The findings are mapped using the standard terminology of the Unified Medical Language System (UMLS), as proposed by the results of Dr. Aurelia Bustos' doctoral thesis, an oncologist and computer engineer. They are stored in high resolution with anatomical labels in a Medical Image Data Structure (MIDS) format. Among the stored information are patient demographic data, projection type, and imaging study acquisition parameters, among others, all anonymized.

The contribution that such open data projects make to society not only benefits researchers and healthcare professionals but also enables the development of solutions that can have a significant impact on improving healthcare. One of these solutions can be generative AI, which provides interesting results that healthcare professionals can consider in personalized diagnosis and propose more effective treatment, prioritizing their own judgment.

On the other hand, the digitization of healthcare systems is already a reality, including 3D printing, digital twins applied to medicine, telemedicine consultations, or portable medical devices.

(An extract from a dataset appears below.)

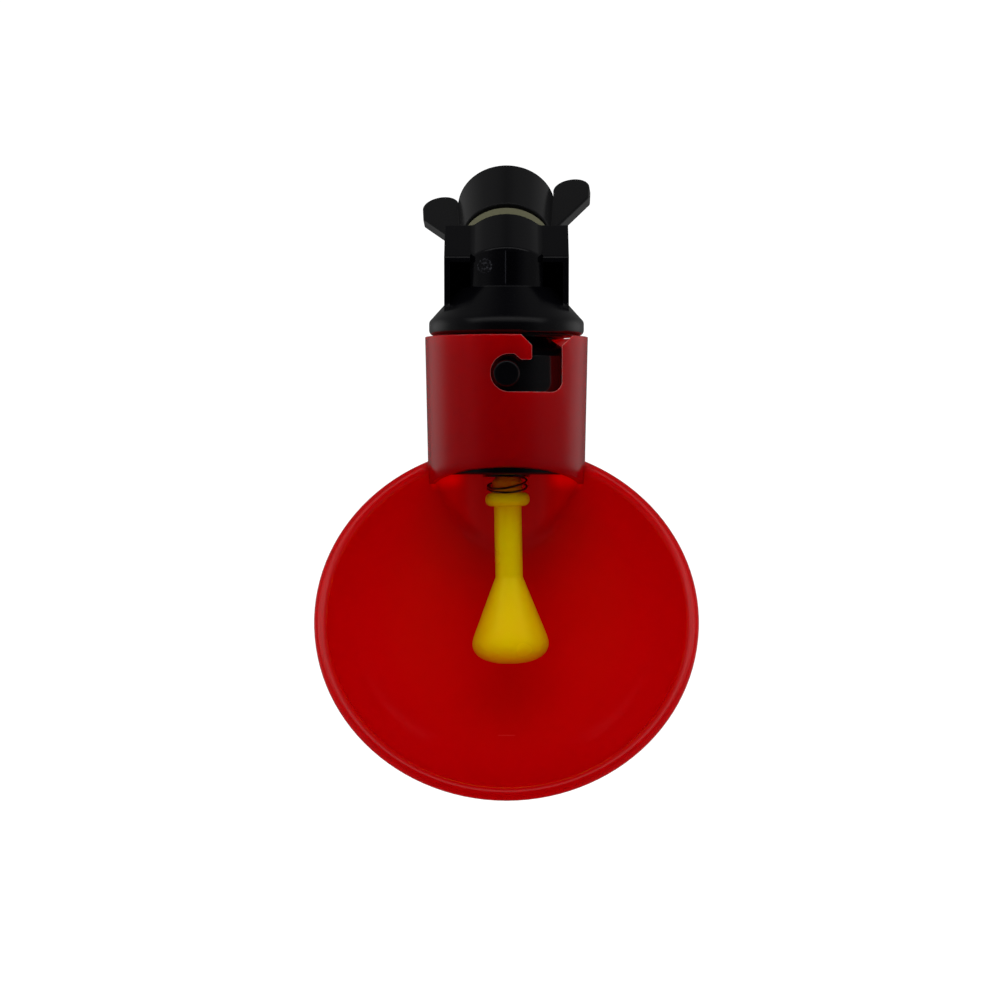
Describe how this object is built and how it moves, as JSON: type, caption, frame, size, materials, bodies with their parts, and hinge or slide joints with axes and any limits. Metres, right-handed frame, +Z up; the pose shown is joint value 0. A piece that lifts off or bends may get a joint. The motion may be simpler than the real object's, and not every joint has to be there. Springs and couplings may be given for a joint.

In this context, the collaboration and sharing of medical data, provided their protection is ensured, contribute to promoting research and innovation in the sector. In other words, open data initiatives for medical research stimulate technological advancements in healthcare.

Therefore, the FISABIO Foundation, together with the Prince Felipe Research Center, where the platform hosting BIMCV is located, stands out as an exemplary case in promoting the openness and sharing of data in the field of medicine. As the digital age progresses, it is crucial to continue promoting data openness and encouraging its responsible use in medical research, for the benefit of society.